11 Nisan 2016

Hava tahmini bile yapmıyorsan, ne işe yararsın ey NASA?

Baş döndürücü bir sığlık. Akıl almaz bir pişkinlik. Ürkütücü bir ‘cahil’ cesareti…

Voyager 1 uzay aracı, NASA tarafından fırlatıldığı 5 Eylül 1977'den bu yana 20 milyar* kilometreden fazla yol aldı. 2013 Eylül ayında NASA tarafından yapılan açıklamaya göre de, güneş sisteminden tamamen ayrılarak yıldızlar arası alana girdi. 

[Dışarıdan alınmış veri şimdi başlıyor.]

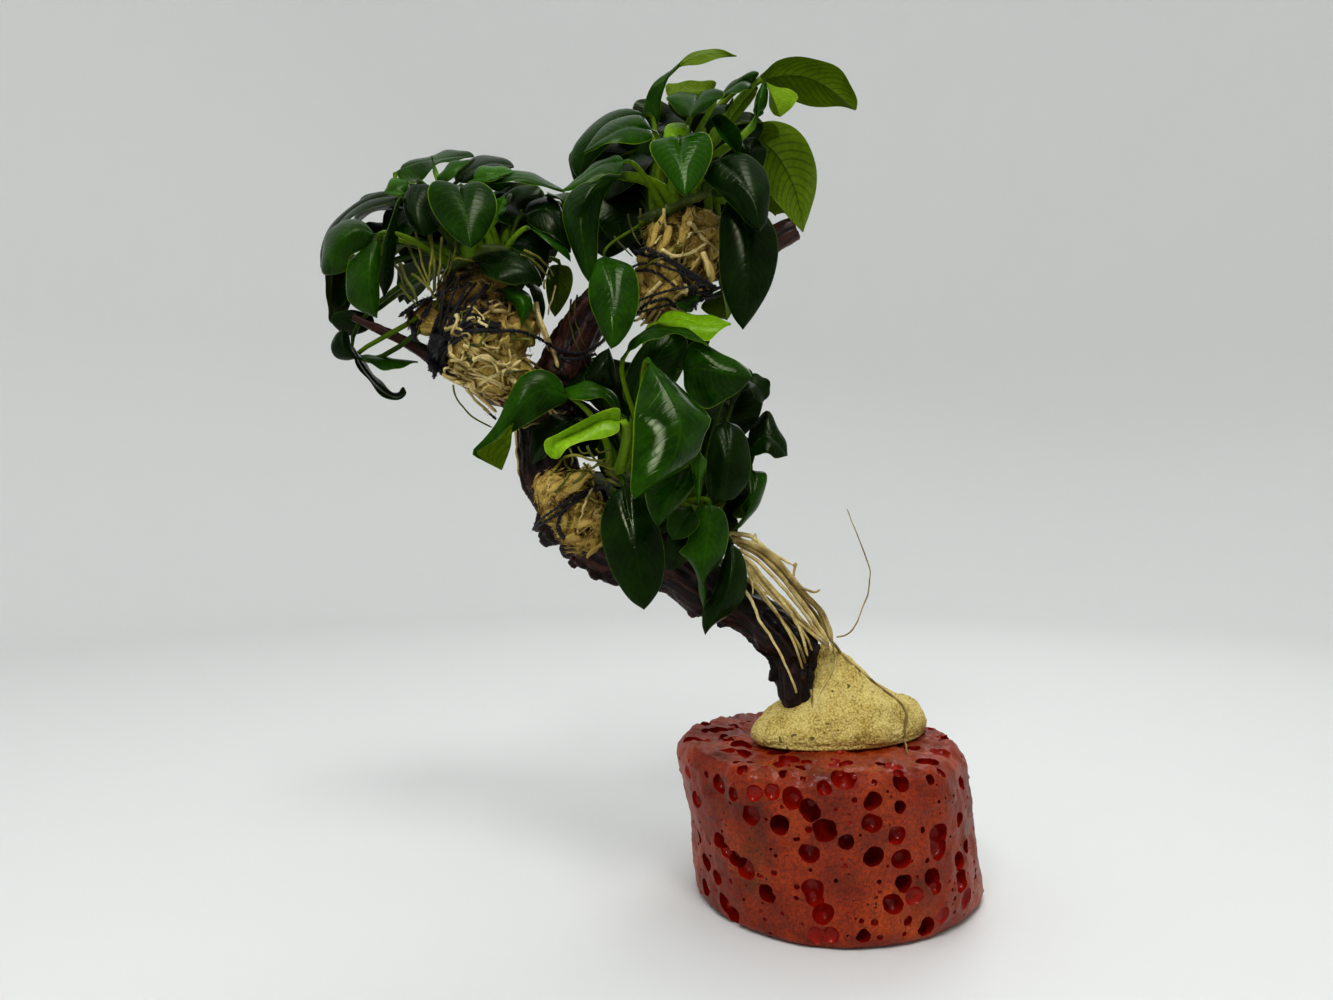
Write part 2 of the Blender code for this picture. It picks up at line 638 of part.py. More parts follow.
def main():
    """Builds every piece of the plant."""
    clear_scene()
    wood = material("driftwood", (0.030, 0.014, 0.013), 0.35)
    stone_look = material("base_stone", (0.27, 0.033, 0.014), 0.45)
    foam_look = material("foam", (0.60, 0.46, 0.19), 0.9)
    wool_look = material("wool", (0.42, 0.28, 0.09), 0.95)
    thread_look = material("thread", (0.006, 0.006, 0.010), 0.85)
    root_look = material("root", (0.66, 0.52, 0.24), 0.6)
    stem_look = material("rhizome", (0.13, 0.16, 0.02), 0.4)
    leaf_look = material("leaf", (0.012, 0.060, 0.006), 0.25)
    young_look = material("young_leaf", (0.17, 0.40, 0.015), 0.3)
    tool = material("cutter", (0.5, 0.5, 0.5), 0.5)

    stone = stone_points(stone_look)
    cut(stone, pit_cutters(stone, tool))

    trunk = limb("driftwood_trunk", TRUNK, wood, steps=1)
    upper = limb("driftwood_upper_branch", UPPER_BRANCH, wood)
    left = limb("driftwood_left_branch", LEFT_BRANCH, wood)
    trunk_room = room("cutter_trunk", TRUNK, tool, steps=1)
    upper_room = room("cutter_upper_branch", UPPER_BRANCH, tool)
    left_room = room("cutter_left_branch", LEFT_BRANCH, tool)
    rhizomes = {
        clump: limb(f"rhizome_{clump}", places, stem_look, sides=RHIZOME_SIDES, rough=0.0)
        for clump, places in RHIZOMES.items()
    }
    left_bed = room("cutter_rhizome_left", RHIZOMES["left"], tool, sides=RHIZOME_SIDES, rough=0.0)
    top_bed = room("cutter_rhizome_top", RHIZOMES["top"], tool, sides=RHIZOME_SIDES, rough=0.0)

    foam = solid("foam_wedge", *foam_body(), foam_look)
    cut(foam, trunk_room)

    left_wool = solid("wool_left", *wrap_of_balls(LEFT_WOOL, 9, 16, 0.10), wool_look)
    for cutter in (left_room, trunk_room, left_bed):
        cut(left_wool, cutter)
    top_wool = solid("wool_top", *wrap_of_balls(TOP_WOOL, 9, 16, 0.10), wool_look)
    for cutter in (upper_room, top_bed):
        cut(top_wool, cutter)
    middle_wool = solid("wool_middle", *wrap_of_balls(MIDDLE_WOOL, 8, 14, 0.10), wool_look)
    cut(middle_wool, trunk_room)

    for leaf in LEAVES:
        solid(leaf.name, *leaf_body(leaf), young_look if leaf.young else leaf_look)

    for name, held, middle, along, width, turns in (
        ("thread_left", (left_wool, left), (437, 348, -2), Vector((1.0, 0.0, -0.1)), 5.0, 3),
        ("thread_top", (top_wool, upper), (640, 288, 3), Vector((1.0, 0.0, 0.15)), 6.0, 3),
        ("thread_middle", (middle_wool, trunk), (572, 516, -2), Vector((1.0, 0.0, -0.9)), 3.0, 2),
    ):
        path = wound(held, seen(*middle), along.normalized(), width, turns, 14, STRAND_RADIUS + TIE_SLACK)
        strand(name, path, thread_look)

    bridge, _ = spline(
        (
            (484, 330, -24, 0),
            (517, 331, -18, 0),
            (538, 340, -12, 0),
            (556, 350, -6, 0),
            (575, 354, -5, 0),
            (594, 350, -4, 0),
            (606, 342, 3, 0),
        ),
        2,
    )
    strand("thread_bridge", bridge, thread_look)

    hanging, thick = spline(
        (
            (742, 548, -4, 1.6),
            (764, 560, -5, 2.6),
            (790, 586, -6, 2.8),
            (812, 612, -6, 2.4),
            (830, 636, -8, 1.6),
        ),
        2,
    )
    solid("hanging_roots", *tube(hanging, thick, 6), root_look)


if __name__ == "__main__":
    main()
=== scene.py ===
"""The looks of an anubias bonsai: dwarf anubias plants tied on driftwood that stands in a drum of red scoria.

Lengths are in millimetres until a mesh is made. A place that the front view shows is written as the pixel
where that view shows it, in a picture of 1333 by 1000 pixels, with its depth behind the stone's middle.
"""

import logging
import math
import random
from dataclasses import dataclass, field, replace
from enum import Enum

import bpy
import numpy as np
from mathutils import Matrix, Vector, noise
from mathutils.bvhtree import BVHTree


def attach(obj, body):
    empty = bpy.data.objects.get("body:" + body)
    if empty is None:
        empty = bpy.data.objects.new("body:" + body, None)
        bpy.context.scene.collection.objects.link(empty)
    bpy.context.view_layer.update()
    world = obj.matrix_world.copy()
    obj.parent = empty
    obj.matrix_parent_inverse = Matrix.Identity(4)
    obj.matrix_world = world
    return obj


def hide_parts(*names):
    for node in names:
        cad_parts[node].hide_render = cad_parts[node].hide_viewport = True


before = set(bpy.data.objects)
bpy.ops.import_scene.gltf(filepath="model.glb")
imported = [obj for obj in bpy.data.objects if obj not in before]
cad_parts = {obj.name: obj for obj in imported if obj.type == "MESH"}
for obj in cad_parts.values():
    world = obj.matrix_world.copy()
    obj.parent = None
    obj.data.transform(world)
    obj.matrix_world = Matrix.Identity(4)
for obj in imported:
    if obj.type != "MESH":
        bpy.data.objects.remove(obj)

MM = 0.001
BODY = "root"
log = logging.getLogger("bonsai")

# Front view: a level sight from EYE (mm), its focal length and middle in pixels
EYE = np.array((-55.5, -333.0, 130.0))
FOCAL = 1000.0
CENTRE = (666.5, 500.0)
PICTURE_WIDTH = 1333.0
SENSOR = 36.0
UP = np.array((0.0, 0.0, 1.0))


# Geometry


def unit(vector: np.ndarray) -> np.ndarray:
    """A vector's direction."""
    return vector / max(float(np.linalg.norm(vector)), 1e-9)


def units(vectors: np.ndarray) -> np.ndarray:
    """The direction of each row's vector."""
    return vectors / np.maximum(np.linalg.norm(vectors, axis=1, keepdims=True), 1e-9)


def square_to(vectors: np.ndarray, along: np.ndarray) -> np.ndarray:
    """Each row's vector without what it has of that row's direction."""
    return vectors - along * np.einsum("ij,ij->i", vectors, along)[:, None]


def seen(u: float, v: float, depth: float) -> np.ndarray:
    """The point in mm that the front view shows at pixel (u, v), at a depth behind the stone's middle."""
    reach = (depth - EYE[1]) / FOCAL
    return np.array((EYE[0] + (u - CENTRE[0]) * reach, depth, EYE[2] - (v - CENTRE[1]) * reach))


def placed(places: tuple) -> np.ndarray:
    """The points of a list of (u, v, depth), with any value that a place carries kept beside it."""
    return np.array([(*seen(*place[:3]), *place[3:]) for place in places])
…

Voyager 1’in üzerinde bulunan altın kaplama plakada; Güneş Sistemi'nin bulunduğu yer ile dünya üzerindeki dillerden oluşan elli dokuz farklı selamlamanın yanı sıra, balinaların şarkıları,  bir annenin yeni doğmuş bebeğine ilk sözleri, yeni aşık olmuş bir kadının beyin dalgaları gibi kayıtlar da bulunuyor. NASA, tüm bunların bir milyar yıl yaşayacağını hesaplıyor. Günün birinde de, Dünya dışındaki başka canlılara ulaşabileceğini.

14 Şubat 1990'da NASA, asli görevini tamamlamış ve artık Dünya'dan epeyce uzaklaşmış olan Voyager 1'e yeni komutlar yollayarak Güneş Sistemi'ndeki tüm gezegenleri fotoğraflamasını sağlamış.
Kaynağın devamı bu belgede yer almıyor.